There are Gödel's incompleteness theorems which applies strong limitations to systems that can describe basic arithmetic.
My experience is that "systems that are full of caveats" tend to arise when people try to prove the unprovable and mangle the language to do it. However, my experience is that these mangled systems full of caveats also tend to be really close to something simple and good, so it's worth seeing what is nearby. To choose your example religions, it might be helpful to un-bundle the Abrahamic religions, and look at the individual groups' beliefs. After all, Westborough Baptists are technically of Abrahamic roots, though there is a strong movement within Christians to isolate them because they don't find Westborough's beliefs to be representative.
So, the existence of caveats and exceptions does not automatically question the validity of a religion. However, there is a strong correlation between such caveats and exceptions and greater issues which may be as unsurmountable as Whitehead and Russel's principia mathematica. That correlation may be a cause for such mistrust
EDIT:
By my readings of Gödel, there are certain behaviors that must appear if a FOL system can describe arithmetic. As a result, any religion (or theory in general), if successfully rendered down to First Order Logc(FOL), must have one of the following characteristics. One can pick one or more, but never zero:
- Incorrect (must be wrong, somewhere)
- Incomplete (must not have an answer, somewhere)
- Unprovable (this is the usual solution for religions, and there's nothing wrong with it)
- Intractable (If the rules are not recursively enumerable, Gödel doesn't apply)
- Illogical (breaks the rules of logic)
- Describes a world which contradicts the basic rules of arithmetic (always an interesting choice)
If the system can only be rendered down to Second Order Logic(SOL), Gödel showed that it is unprovable, which is also on the list. It is also valid for a religion to choose a logic outside of FOL and SOL, but it becomes difficult to use other logics when conversing with non believers because FOL and SOL are the most accepted formal logics out there.
It is very easy to accidentally admit arithmetic, especially if a religion has a statement about its own truthfulness (doing so has a strong tendency to admit a set-theory derived Peano arithmetic). Once this happens, it is hard to tear it out. However, it is very common for people to find "inconsistencies" in their interpretation and seek to resolve them. This creates ballooning caveats and exceptions. I find this often happens when a member of a religion tries to explain something from their text using FOL that was not truly representable in FOL in the first place. In my personal experience, almost ever one of these caveats or exceptions has arisen, not from the original corpus of the religion, but from an interpretation of the religion seeking to apply FOL.
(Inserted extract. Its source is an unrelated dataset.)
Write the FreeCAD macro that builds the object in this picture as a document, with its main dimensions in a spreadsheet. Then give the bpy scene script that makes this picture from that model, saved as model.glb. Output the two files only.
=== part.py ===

I would like to draw an example from Jewish tradition, not to find fault in them, but merely because they provide some of the clearer examples I have seen of this behavior. Consider Exodus 31:12-17:
And the LORD spoke unto Moses, saying: 'Verily ye shall keep My
sabbaths, for it is a sign between Me and you throughout your
generations, that ye may know that I am the LORD who sanctify you. Ye
shall keep the sabbath therefore, for it is holy unto you; every one
that profaneth it shall surely be put to death; for whosoever doeth
any work (melakha—מְלָאכָה) therein, that soul shall be cut off from
among his people. Six days shall work be done; but on the seventh day
is a sabbath of solemn rest, holy to the LORD; whosoever doeth any
work in the sabbath day, he shall surely be put to death. Wherefore
the children of Israel shall keep the sabbath, to observe the sabbath
throughout their generations, for a perpetual covenant. It is a sign
between Me and the children of Israel for ever; for in six days the
LORD made heaven and earth, and on the seventh day He ceased from work
and rested.'
In the middle is the Hewbrew word, "melakha." The text here is not inconsistent. In fact, to the best of my knowledge, there is no mathematical reason to distrust anything here. However, the rabbis have had to define melakha, which is glossed to English as "work," but very clearly has a more exacting meaning than its gloss would suggest.
Rabbis have spent thousands of years clarifying what melakha means. As the ages go on, they have gotten more and more complicated as they seek to be consistent. If you go to Mi Yodea, you can find exacting discussions as to whether "walking in front of the sensor of an automatic light" qualifies as melakha, because the use of electricity has been declared to be melakha.
I will draw attention to a particularly interesting contrasting opinion. Dan Willard's work circa 2000 regarding self-verifying systems that start from the Universe and are divided down from there (instead of building up from zero and one) are particularly interesting. They circumvent Gödel's theorems entirely by refusing to admit diagonalization. They would form a particularly interesting set of religions which admit arithmetic (very desirable for a math major!). However, I distrust anyone short of a PhD in mathematics to successfully write any religious document which adheres to the fine line Willard walked with his mathematical proofs (it's really easy to accidentally admit diagonalization when you aren't looking).